Eskişehir’de Anadolu Üniversitesi’nde düzenlediğimiz ve gazetecilerin, öğrencilerin, sivil toplum mensuplarının ve yerel protokolun katıldığı Seminer; Batman’daki bu düğünde Anavatan Partisi Lideri Erkan Mumcu’nun da katıldığı bu düğündeki kutlama amaçlı patlayan “savaş tüfekleri”ni, “silahla kutlama” anlayışını ve bu anlayışı pekiştiren siyasetçilerin davranışını protestoyla başladı.
Gazetecilik Meslek İlkeleri ve Türkiye Gazetecileri Hak ve Sorumluluk Bildirgesi’ni anlatan Umut Vakfı Onursal Mütevellisi ve Milliyet Gazetesi köşe yazarı Nail Güreli “Batman’da yapılan bir düğünde uzun namlulu silahlarla ateş açılmış. Anavatan Partisi lideri ve bugün hala siyaset yapan Erkan Mumcu da silahların patlatıldığı bu düğünde halay çekmiş. Bunu protesto ediyorum” diyerek konuşmasına başladı.
Erkan Mumcu silahlı kutlamaları bir “gelenek” olarak savunuyorken, Eskişehir’deki seminerde bireysel silahlanmanın boyutları ve medyanın konuya yaklaşımı konuşuluyordu. Umut Vakfı yönetim Kurulu Üyesi Ayhan Akcan’ın verdiği bilgilere göre, Türkiye’de yılda ortalama 9000 kişi ateşli silahlarla yaralanıyor ve trafikte hareket halinde olan ortalama 300 bin araçta silah var.

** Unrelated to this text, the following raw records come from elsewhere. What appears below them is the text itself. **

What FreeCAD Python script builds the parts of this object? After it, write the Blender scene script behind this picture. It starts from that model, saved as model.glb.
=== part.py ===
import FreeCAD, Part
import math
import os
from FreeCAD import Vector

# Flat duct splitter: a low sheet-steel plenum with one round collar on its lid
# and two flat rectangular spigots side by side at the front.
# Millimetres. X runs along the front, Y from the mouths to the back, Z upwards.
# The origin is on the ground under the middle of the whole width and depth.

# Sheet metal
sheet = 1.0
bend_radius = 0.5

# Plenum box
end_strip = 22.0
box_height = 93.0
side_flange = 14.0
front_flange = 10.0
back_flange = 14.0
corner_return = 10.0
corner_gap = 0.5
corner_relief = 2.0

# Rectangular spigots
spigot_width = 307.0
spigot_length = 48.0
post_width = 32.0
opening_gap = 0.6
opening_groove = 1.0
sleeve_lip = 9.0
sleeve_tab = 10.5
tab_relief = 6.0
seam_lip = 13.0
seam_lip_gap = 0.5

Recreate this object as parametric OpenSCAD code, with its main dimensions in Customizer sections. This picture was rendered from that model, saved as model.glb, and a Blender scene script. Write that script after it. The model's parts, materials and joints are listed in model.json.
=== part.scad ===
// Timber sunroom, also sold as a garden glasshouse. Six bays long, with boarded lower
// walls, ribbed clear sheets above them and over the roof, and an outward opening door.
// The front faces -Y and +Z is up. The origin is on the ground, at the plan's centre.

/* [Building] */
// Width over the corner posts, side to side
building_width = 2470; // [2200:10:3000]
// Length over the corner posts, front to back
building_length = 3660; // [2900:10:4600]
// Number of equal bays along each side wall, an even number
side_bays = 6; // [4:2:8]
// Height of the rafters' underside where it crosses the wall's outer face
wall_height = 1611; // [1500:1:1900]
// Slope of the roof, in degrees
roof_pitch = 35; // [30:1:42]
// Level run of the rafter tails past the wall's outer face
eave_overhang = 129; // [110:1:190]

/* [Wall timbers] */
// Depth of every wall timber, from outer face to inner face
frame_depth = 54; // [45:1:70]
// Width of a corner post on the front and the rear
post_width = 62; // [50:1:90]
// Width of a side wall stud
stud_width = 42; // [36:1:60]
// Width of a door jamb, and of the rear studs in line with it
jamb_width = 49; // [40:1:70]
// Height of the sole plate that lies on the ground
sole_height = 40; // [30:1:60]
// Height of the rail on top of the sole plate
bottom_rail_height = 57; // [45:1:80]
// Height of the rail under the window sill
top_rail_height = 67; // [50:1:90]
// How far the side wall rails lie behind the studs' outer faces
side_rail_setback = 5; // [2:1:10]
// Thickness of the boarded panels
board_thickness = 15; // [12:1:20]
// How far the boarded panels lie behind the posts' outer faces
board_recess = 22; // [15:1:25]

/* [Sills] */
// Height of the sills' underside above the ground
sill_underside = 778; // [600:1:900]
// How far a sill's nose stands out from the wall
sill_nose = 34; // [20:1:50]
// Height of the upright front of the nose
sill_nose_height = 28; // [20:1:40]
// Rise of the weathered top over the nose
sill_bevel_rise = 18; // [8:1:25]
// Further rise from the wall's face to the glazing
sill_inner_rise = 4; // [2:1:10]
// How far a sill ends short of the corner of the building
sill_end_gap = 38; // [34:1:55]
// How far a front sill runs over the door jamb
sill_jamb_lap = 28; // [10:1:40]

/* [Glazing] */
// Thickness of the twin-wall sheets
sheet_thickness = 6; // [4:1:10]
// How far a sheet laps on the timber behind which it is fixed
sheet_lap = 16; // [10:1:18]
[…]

Umut Vakfı Başkanı Nazire Dedeman’ın verdiği bilgiler ise şöyleydi:
Türkiye’de yılda ortalama 3 bin kişi ateşli silahlarla ölüyor ve 3 bin kişinin, ortalama 700’ü ateşli silahlarla kaza sonucu hayatını kaybediyor. Dünya genelinde ise, Küçük Silahlara Karşı Uluslararası Eylem Ağı’nın (IANSA) verilerine göre, dünyada her gün 1 000 kişi ateşli silahlarla ölüyor. Bu sayının 250’si savaşlardaki ölümlerden oluşurken, 750 kişi ise cinayet, intihar ve kaza gibi nedenlerle hayatlarını kaybediyor. Yine IANSA’nın verilerine göre, Dünyada 875 milyon silah kullanımda bulunuyor. Bu silahların yüzde 74’ü, yani çoğunluğu sivillerin elindedir. Bu rakam gösteriyor ki, bireysel silahlanma, devletlerinkinden daha fazladır, dolayısıyla dünyada da çok önemli bir sorundur.